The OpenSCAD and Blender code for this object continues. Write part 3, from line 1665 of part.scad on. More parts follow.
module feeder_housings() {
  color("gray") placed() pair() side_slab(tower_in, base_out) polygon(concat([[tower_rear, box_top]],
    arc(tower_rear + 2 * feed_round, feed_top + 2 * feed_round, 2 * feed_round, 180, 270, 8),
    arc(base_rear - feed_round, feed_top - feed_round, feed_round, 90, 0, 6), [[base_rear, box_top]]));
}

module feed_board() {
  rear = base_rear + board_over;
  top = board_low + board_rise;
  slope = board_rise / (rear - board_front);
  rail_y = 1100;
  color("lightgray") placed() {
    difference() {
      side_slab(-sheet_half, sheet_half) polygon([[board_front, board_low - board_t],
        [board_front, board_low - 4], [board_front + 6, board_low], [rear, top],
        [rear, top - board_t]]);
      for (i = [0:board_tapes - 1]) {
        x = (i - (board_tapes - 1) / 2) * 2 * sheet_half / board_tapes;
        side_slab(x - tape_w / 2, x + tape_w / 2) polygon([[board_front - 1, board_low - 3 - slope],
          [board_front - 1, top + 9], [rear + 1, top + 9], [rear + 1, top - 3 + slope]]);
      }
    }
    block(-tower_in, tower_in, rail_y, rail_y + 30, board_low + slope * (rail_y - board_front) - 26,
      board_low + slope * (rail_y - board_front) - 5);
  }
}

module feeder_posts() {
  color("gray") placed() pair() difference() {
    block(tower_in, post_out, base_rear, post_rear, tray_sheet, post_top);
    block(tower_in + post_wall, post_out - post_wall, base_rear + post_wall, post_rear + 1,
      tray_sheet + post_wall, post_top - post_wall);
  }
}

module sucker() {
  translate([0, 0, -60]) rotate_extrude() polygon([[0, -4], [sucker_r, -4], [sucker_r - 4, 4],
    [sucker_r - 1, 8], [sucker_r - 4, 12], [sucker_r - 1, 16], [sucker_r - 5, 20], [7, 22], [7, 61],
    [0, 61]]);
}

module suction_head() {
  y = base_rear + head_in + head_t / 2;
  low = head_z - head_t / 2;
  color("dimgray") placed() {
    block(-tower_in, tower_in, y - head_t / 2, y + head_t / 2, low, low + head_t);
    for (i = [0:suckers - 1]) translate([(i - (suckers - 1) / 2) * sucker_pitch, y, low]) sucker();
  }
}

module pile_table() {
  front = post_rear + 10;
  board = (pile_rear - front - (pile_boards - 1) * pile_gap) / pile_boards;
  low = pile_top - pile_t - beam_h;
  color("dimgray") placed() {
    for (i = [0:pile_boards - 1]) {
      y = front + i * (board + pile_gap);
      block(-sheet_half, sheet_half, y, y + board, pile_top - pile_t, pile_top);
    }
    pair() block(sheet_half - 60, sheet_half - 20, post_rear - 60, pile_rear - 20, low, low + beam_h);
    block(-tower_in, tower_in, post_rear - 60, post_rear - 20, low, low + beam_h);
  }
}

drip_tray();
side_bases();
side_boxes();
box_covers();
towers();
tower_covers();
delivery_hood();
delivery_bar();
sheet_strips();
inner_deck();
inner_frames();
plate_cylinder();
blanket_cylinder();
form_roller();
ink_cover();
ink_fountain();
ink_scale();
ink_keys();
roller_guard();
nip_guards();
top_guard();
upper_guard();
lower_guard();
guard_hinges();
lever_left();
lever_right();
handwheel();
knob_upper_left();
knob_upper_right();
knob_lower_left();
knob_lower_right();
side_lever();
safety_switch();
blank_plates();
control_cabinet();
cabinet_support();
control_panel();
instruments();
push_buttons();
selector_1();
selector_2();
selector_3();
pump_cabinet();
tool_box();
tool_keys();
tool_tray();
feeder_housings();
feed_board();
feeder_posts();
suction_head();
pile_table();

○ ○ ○

Job:
Using the data above, return each line exactly as written.

Solution to the exercise:
The OpenSCAD and Blender code for this object continues. Write part 3, from line 1665 of part.scad on. More parts follow.
module feeder_housings() {
  color("gray") placed() pair() side_slab(tower_in, base_out) polygon(concat([[tower_rear, box_top]],
    arc(tower_rear + 2 * feed_round, feed_top + 2 * feed_round, 2 * feed_round, 180, 270, 8),
    arc(base_rear - feed_round, feed_top - feed_round, feed_round, 90, 0, 6), [[base_rear, box_top]]));
}

module feed_board() {
  rear = base_rear + board_over;
  top = board_low + board_rise;
  slope = board_rise / (rear - board_front);
  rail_y = 1100;
  color("lightgray") placed() {
    difference() {
      side_slab(-sheet_half, sheet_half) polygon([[board_front, board_low - board_t],
        [board_front, board_low - 4], [board_front + 6, board_low], [rear, top],
        [rear, top - board_t]]);
      for (i = [0:board_tapes - 1]) {
        x = (i - (board_tapes - 1) / 2) * 2 * sheet_half / board_tapes;
        side_slab(x - tape_w / 2, x + tape_w / 2) polygon([[board_front - 1, board_low - 3 - slope],
          [board_front - 1, top + 9], [rear + 1, top + 9], [rear + 1, top - 3 + slope]]);
      }
    }
    block(-tower_in, tower_in, rail_y, rail_y + 30, board_low + slope * (rail_y - board_front) - 26,
      board_low + slope * (rail_y - board_front) - 5);
  }
}

module feeder_posts() {
  color("gray") placed() pair() difference() {
    block(tower_in, post_out, base_rear, post_rear, tray_sheet, post_top);
    block(tower_in + post_wall, post_out - post_wall, base_rear + post_wall, post_rear + 1,
      tray_sheet + post_wall, post_top - post_wall);
  }
}

module sucker() {
  translate([0, 0, -60]) rotate_extrude() polygon([[0, -4], [sucker_r, -4], [sucker_r - 4, 4],
    [sucker_r - 1, 8], [sucker_r - 4, 12], [sucker_r - 1, 16], [sucker_r - 5, 20], [7, 22], [7, 61],
    [0, 61]]);
}

module suction_head() {
  y = base_rear + head_in + head_t / 2;
  low = head_z - head_t / 2;
  color("dimgray") placed() {
    block(-tower_in, tower_in, y - head_t / 2, y + head_t / 2, low, low + head_t);
    for (i = [0:suckers - 1]) translate([(i - (suckers - 1) / 2) * sucker_pitch, y, low]) sucker();
  }
}

module pile_table() {
  front = post_rear + 10;
  board = (pile_rear - front - (pile_boards - 1) * pile_gap) / pile_boards;
  low = pile_top - pile_t - beam_h;
  color("dimgray") placed() {
    for (i = [0:pile_boards - 1]) {
      y = front + i * (board + pile_gap);
      block(-sheet_half, sheet_half, y, y + board, pile_top - pile_t, pile_top);
    }
    pair() block(sheet_half - 60, sheet_half - 20, post_rear - 60, pile_rear - 20, low, low + beam_h);
    block(-tower_in, tower_in, post_rear - 60, post_rear - 20, low, low + beam_h);
  }
}

drip_tray();
side_bases();
side_boxes();
box_covers();
towers();
tower_covers();
delivery_hood();
delivery_bar();
sheet_strips();
inner_deck();
inner_frames();
plate_cylinder();
blanket_cylinder();
form_roller();
ink_cover();
ink_fountain();
ink_scale();
ink_keys();
roller_guard();
nip_guards();
top_guard();
upper_guard();
lower_guard();
guard_hinges();
lever_left();
lever_right();
handwheel();
knob_upper_left();
knob_upper_right();
knob_lower_left();
knob_lower_right();
side_lever();
safety_switch();
blank_plates();
control_cabinet();
cabinet_support();
control_panel();
instruments();
push_buttons();
selector_1();
selector_2();
selector_3();
pump_cabinet();
tool_box();
tool_keys();
tool_tray();
feeder_housings();
feed_board();
feeder_posts();
suction_head();
pile_table();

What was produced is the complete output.